Then, I got a call.
And that's how I ended up spending three weeks in June remodeling the office space at a local carpet company. I put in a new corrugated steel ceiling (very cool, looks a little like this ceiling in an Austin Restaurant) and hanging lights. I repaired some pretty severe water damage on one wall, and painted the entire office. I cut, painted, and installed baseboards and I spray painted eight filing cabinets. The only thing in the room I didn't do was rewire some plugs and install a new floor.
If I'd only done the work and gotten some carpet out of the deal, we would have been pleased, but the job has turned out to be so much more. In the process of working at the store I have gotten to know the owners (a husband and wife who've been in the carpet business for about ten years and spend their weekends playing elite little league baseball with their boys) and the handful of employees, installers, and contractors that frequent the store.
Good people. Every last one of them.
I mentioned the arrangement to my mom on the phone a few weeks ago--how I'd become friends with everyone at the store and how they'd not only been willing to work with me, but really welcomed me into their store family--and she said something like, "I wish carpet store owners in Vegas were more like that." And that got me thinking--what is it about one place that breeds selfishness and cynicism, while another place fosters trust and charity? It's not that Lubbock isn't without scoundrels or that Vegas isn't without saints--no, its something else.
Maybe its Texas. Maybe its the South. Maybe its the way that Lubbock maintains a "small town" feel despite the population climbing to nearly a quarter of a million people. Maybe its the power of putting yourself out there for someone.
I remember the first day I went to the carpet store to talk with Kim, one of the owners, about the work I would be doing for them. The end of the conversation came down to deciding how to calculate the value of my labor and after passing a few ideas back and forth, there was this kind of awkward moment in which I was trying to explain to her that I wanted to be compensated fairly, but I also wanted them to feel like they were getting a good deal.
Talking about money is hard.
really hard.
for me.
But I'm glad I explained myself, because Kim said she'd felt the same way and that she'd been a little nervous because I was a stranger and she and her husband had no idea what to expect.

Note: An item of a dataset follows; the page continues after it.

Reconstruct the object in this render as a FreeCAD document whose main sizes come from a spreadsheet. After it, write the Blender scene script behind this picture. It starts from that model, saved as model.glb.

We never signed a contract.
But we had a verbal one--I won't take advantage of you, and you won't take advantage of me.
During the three weeks I spent at the store they lent me their tools, let me drive their trucks, gave me the store credit card to make purchases, bought me lunch, gave me some flooring supplies for another project, and gave me free reign to come up with a way to put their remodeling ideas into reality.
Trust is a wonderful, terrible, awesome, essential, and risky venture.
And without it, none of us could ever get anything done.
And thanks to it, we've made some new friends...and to boot, we're getting new carpet tomorrow.